** begin PROVIDED DATA **
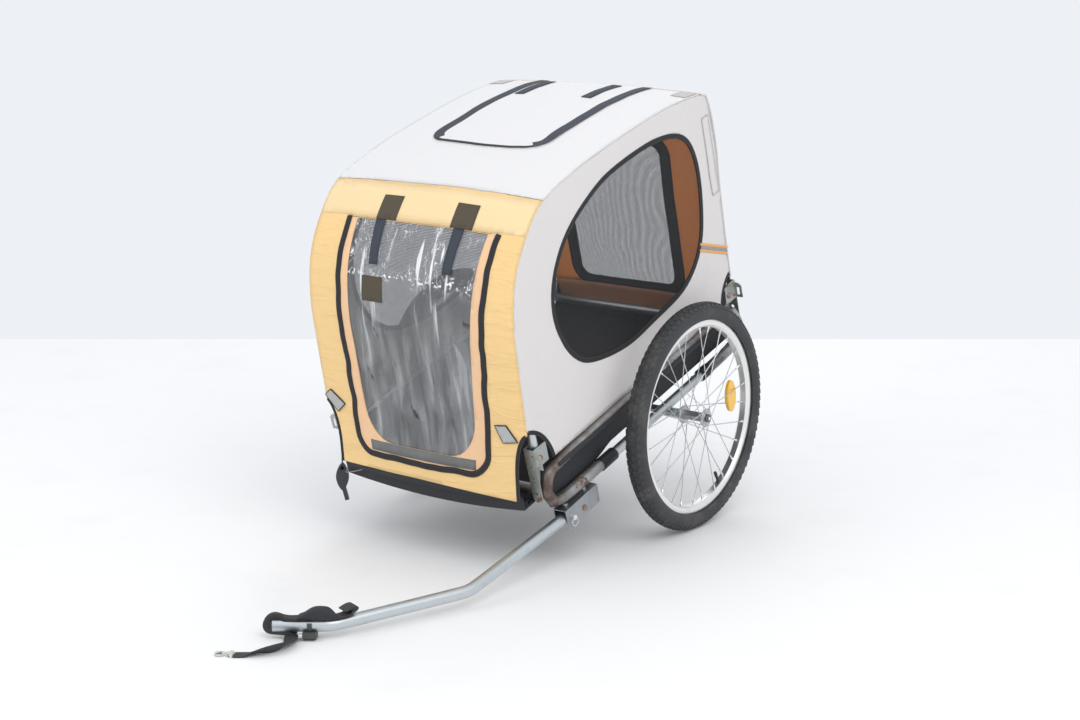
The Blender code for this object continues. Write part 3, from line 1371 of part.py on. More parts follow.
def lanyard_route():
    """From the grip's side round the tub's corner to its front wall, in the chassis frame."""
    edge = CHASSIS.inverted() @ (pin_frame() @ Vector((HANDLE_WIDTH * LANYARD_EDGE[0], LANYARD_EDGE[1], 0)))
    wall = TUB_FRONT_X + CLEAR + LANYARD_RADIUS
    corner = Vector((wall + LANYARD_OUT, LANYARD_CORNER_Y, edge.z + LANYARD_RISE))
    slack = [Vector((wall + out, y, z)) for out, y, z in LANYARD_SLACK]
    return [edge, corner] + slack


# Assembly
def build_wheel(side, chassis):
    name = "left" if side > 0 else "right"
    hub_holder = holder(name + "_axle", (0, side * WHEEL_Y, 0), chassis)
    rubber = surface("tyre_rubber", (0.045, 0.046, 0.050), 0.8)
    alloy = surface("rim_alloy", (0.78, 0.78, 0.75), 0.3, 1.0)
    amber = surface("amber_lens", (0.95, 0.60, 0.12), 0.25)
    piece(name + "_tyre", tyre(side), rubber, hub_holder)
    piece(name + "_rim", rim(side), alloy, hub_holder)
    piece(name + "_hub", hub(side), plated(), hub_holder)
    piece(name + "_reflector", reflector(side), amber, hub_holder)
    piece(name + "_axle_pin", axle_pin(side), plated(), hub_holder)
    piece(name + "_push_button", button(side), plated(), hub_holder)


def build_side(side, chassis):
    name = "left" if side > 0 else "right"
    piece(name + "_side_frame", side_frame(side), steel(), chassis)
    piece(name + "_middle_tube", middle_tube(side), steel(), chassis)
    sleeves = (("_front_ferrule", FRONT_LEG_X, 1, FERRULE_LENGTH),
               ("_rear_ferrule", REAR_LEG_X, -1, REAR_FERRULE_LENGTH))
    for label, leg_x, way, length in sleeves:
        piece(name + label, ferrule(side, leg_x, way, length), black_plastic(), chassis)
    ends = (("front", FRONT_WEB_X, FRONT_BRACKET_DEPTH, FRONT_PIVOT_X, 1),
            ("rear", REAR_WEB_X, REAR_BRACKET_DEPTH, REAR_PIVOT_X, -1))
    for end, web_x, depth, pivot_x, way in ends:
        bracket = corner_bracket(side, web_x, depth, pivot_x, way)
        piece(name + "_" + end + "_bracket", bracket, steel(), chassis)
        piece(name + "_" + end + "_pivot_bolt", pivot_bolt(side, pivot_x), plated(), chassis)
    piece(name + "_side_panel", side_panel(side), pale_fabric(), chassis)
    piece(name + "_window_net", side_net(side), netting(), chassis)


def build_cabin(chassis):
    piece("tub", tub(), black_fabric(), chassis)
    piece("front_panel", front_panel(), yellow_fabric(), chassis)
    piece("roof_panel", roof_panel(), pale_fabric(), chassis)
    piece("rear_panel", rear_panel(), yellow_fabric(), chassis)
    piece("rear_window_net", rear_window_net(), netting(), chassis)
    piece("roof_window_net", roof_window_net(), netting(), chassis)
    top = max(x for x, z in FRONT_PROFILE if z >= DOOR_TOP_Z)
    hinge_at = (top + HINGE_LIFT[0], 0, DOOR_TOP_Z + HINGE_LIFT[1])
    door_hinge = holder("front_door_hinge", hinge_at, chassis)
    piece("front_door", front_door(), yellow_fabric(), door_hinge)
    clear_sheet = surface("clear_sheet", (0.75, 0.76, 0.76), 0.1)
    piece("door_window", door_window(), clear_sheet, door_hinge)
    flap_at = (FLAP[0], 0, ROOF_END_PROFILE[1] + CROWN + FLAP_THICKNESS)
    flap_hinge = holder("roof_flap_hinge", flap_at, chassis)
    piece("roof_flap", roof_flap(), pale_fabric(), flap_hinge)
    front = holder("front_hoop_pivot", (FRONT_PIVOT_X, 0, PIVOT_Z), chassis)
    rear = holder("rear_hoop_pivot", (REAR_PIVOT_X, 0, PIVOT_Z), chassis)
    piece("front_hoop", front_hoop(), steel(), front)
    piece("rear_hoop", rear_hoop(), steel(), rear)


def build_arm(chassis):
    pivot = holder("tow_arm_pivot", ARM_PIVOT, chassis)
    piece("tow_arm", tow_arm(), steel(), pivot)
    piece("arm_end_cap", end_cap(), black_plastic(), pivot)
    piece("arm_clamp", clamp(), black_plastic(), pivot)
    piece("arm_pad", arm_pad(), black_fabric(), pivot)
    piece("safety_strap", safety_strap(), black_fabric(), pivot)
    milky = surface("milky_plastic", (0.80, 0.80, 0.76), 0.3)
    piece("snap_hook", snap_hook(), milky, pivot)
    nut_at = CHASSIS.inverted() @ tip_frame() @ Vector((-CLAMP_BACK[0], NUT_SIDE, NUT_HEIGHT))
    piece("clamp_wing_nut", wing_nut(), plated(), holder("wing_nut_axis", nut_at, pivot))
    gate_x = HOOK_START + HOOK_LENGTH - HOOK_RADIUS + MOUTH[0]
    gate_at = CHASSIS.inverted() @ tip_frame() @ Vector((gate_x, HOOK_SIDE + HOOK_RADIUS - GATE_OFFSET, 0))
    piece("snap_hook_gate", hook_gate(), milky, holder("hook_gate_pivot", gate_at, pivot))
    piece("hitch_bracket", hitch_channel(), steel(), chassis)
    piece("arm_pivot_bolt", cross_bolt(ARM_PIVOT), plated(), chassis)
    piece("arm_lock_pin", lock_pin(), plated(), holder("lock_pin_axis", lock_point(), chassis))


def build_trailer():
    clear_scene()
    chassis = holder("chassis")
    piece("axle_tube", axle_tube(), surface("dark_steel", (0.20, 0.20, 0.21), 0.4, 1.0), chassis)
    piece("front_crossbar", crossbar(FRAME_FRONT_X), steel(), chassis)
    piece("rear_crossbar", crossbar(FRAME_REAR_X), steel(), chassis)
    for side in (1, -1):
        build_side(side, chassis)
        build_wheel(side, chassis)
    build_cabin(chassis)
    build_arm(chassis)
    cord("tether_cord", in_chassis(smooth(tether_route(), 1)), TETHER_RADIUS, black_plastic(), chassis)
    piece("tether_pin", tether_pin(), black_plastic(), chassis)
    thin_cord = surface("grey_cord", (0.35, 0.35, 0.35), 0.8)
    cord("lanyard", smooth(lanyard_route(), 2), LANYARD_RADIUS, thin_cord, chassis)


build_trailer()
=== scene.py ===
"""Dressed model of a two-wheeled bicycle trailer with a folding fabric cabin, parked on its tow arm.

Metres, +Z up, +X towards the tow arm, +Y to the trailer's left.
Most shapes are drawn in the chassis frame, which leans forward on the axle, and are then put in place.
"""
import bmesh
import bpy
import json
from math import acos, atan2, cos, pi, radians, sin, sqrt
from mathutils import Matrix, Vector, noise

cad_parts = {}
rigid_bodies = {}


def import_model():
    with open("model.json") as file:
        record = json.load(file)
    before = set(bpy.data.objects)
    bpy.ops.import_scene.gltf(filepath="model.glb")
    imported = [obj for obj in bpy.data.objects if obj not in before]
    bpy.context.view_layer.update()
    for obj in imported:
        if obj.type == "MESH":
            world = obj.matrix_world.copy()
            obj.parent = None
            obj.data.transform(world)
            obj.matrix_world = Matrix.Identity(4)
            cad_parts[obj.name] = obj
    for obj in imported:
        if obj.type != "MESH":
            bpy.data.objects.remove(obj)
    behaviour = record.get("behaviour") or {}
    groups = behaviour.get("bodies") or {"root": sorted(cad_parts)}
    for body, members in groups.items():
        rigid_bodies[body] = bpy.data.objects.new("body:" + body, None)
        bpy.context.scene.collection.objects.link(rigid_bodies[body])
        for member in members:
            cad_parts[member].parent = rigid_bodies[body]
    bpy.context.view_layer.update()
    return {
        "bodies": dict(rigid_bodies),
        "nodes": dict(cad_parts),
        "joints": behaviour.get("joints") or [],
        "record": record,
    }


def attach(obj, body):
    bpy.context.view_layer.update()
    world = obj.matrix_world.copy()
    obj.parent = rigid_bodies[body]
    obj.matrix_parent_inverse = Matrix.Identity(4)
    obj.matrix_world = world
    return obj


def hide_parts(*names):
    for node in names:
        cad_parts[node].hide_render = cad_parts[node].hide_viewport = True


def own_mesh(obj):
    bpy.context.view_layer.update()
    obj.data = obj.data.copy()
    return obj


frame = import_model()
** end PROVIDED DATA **
REQUIREMENTS:
Up to and including the line with "return [edge, corner] + slack", repeat the data exactly, starting from its first line; nothing else belongs in the response.

EXERCISE RESPONSE:
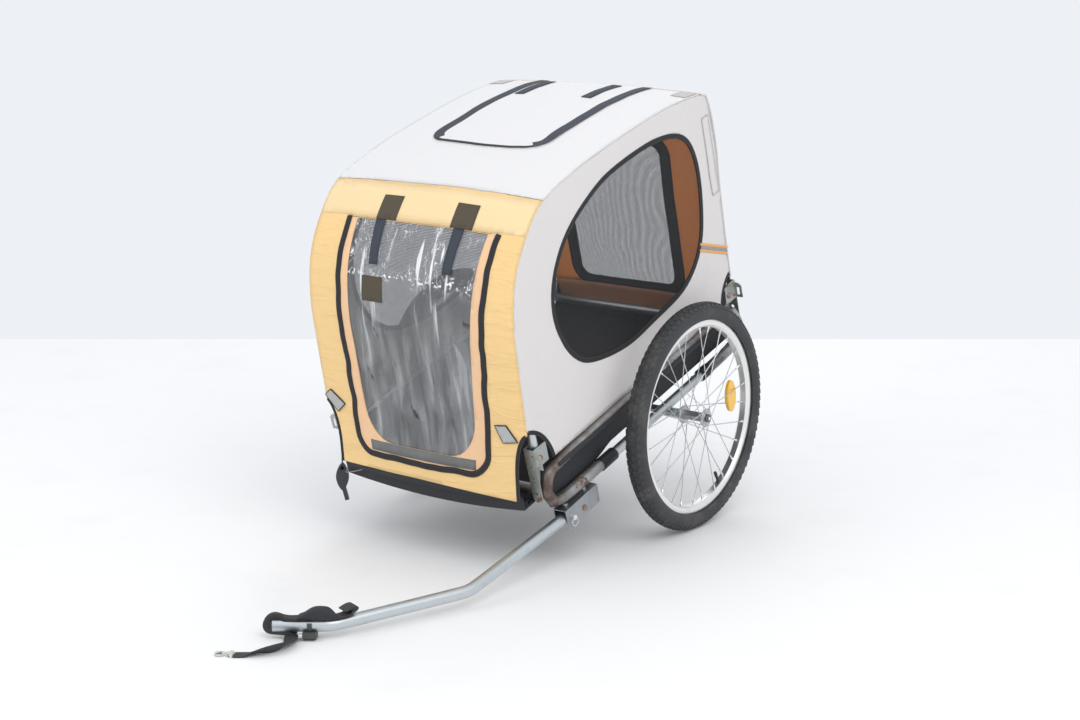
The Blender code for this object continues. Write part 3, from line 1371 of part.py on. More parts follow.
def lanyard_route():
    """From the grip's side round the tub's corner to its front wall, in the chassis frame."""
    edge = CHASSIS.inverted() @ (pin_frame() @ Vector((HANDLE_WIDTH * LANYARD_EDGE[0], LANYARD_EDGE[1], 0)))
    wall = TUB_FRONT_X + CLEAR + LANYARD_RADIUS
    corner = Vector((wall + LANYARD_OUT, LANYARD_CORNER_Y, edge.z + LANYARD_RISE))
    slack = [Vector((wall + out, y, z)) for out, y, z in LANYARD_SLACK]
    return [edge, corner] + slack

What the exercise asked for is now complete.